• [Task brief]: Extract, word for word, every line from the one containing "const label = new" through the one containing "cad_parts[node].hide_render = cad_parts[node].hide_viewport", with both end lines kept.

• [Supplied information]:

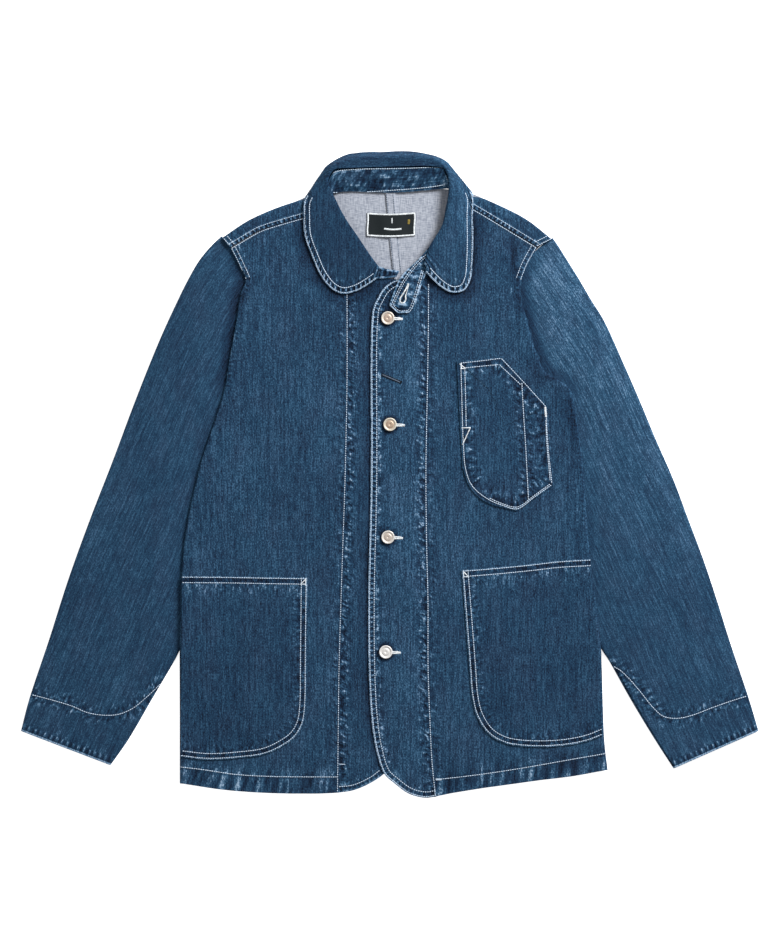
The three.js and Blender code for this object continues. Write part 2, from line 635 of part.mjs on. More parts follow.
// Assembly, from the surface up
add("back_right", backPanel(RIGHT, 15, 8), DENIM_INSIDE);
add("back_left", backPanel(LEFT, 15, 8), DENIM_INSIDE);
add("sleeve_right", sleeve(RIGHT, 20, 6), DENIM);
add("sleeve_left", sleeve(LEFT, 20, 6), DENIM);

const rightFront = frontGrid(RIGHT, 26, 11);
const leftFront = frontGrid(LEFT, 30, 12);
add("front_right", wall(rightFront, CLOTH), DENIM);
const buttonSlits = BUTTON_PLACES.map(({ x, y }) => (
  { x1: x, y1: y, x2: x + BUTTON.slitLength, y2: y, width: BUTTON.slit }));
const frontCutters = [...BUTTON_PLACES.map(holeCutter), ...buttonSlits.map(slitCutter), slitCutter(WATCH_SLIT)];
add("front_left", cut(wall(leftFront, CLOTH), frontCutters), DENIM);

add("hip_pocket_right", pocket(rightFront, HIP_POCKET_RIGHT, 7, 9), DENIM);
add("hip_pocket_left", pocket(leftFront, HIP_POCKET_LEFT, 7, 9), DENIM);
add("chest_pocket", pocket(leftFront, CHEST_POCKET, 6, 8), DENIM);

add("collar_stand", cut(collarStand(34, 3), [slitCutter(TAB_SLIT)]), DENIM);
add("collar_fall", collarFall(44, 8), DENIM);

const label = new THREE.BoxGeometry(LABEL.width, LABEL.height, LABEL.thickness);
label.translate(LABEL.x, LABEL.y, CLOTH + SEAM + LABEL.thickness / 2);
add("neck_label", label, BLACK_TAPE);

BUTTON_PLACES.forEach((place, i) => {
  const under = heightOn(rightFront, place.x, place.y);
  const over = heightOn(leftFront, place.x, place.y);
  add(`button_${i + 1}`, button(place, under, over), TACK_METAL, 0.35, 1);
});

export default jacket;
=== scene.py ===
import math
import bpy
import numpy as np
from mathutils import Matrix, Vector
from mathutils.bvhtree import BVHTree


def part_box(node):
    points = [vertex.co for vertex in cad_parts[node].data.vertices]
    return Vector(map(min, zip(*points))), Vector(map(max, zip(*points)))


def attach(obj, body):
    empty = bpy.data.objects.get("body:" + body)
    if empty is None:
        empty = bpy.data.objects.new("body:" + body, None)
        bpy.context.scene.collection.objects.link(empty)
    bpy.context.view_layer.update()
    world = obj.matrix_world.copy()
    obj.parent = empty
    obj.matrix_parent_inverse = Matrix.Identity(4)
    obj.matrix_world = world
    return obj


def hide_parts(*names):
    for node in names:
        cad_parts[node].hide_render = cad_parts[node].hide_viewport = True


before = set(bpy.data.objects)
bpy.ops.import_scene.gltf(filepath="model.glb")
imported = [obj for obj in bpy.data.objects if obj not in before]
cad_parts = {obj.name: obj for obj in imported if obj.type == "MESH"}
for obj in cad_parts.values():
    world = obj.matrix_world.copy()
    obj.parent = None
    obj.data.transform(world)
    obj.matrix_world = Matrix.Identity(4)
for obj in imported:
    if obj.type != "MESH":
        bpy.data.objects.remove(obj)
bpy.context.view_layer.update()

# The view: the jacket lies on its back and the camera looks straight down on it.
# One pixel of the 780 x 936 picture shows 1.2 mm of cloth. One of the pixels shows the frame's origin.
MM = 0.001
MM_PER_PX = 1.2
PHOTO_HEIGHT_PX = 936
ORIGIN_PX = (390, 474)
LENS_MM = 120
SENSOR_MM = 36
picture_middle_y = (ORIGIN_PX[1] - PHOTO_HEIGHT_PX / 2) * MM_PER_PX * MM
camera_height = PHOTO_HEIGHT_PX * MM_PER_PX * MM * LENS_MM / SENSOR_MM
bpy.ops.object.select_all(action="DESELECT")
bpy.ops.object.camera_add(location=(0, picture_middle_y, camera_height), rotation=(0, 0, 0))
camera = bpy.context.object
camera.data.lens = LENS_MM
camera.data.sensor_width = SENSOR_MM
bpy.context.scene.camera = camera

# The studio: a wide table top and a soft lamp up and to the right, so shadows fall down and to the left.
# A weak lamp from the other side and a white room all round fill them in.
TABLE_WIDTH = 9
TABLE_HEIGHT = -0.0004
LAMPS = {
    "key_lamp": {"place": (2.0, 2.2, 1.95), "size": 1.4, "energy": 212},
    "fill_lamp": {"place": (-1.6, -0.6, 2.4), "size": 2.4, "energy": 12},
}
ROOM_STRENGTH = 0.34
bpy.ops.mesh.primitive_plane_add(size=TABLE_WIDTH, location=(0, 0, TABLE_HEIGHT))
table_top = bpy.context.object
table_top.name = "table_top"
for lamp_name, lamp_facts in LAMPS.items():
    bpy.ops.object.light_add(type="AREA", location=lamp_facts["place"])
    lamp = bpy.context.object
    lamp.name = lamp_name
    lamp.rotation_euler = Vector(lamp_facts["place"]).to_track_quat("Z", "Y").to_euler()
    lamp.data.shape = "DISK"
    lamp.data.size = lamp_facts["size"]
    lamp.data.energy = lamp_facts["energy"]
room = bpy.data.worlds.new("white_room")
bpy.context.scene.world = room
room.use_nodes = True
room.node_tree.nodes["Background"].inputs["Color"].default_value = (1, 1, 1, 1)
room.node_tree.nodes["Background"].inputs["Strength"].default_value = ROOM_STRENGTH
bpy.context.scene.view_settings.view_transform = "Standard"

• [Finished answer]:
const label = new THREE.BoxGeometry(LABEL.width, LABEL.height, LABEL.thickness);
label.translate(LABEL.x, LABEL.y, CLOTH + SEAM + LABEL.thickness / 2);
add("neck_label", label, BLACK_TAPE);

BUTTON_PLACES.forEach((place, i) => {
  const under = heightOn(rightFront, place.x, place.y);
  const over = heightOn(leftFront, place.x, place.y);
  add(`button_${i + 1}`, button(place, under, over), TACK_METAL, 0.35, 1);
});

export default jacket;
=== scene.py ===
import math
import bpy
import numpy as np
from mathutils import Matrix, Vector
from mathutils.bvhtree import BVHTree


def part_box(node):
    points = [vertex.co for vertex in cad_parts[node].data.vertices]
    return Vector(map(min, zip(*points))), Vector(map(max, zip(*points)))


def attach(obj, body):
    empty = bpy.data.objects.get("body:" + body)
    if empty is None:
        empty = bpy.data.objects.new("body:" + body, None)
        bpy.context.scene.collection.objects.link(empty)
    bpy.context.view_layer.update()
    world = obj.matrix_world.copy()
    obj.parent = empty
    obj.matrix_parent_inverse = Matrix.Identity(4)
    obj.matrix_world = world
    return obj


def hide_parts(*names):
    for node in names:
        cad_parts[node].hide_render = cad_parts[node].hide_viewport = True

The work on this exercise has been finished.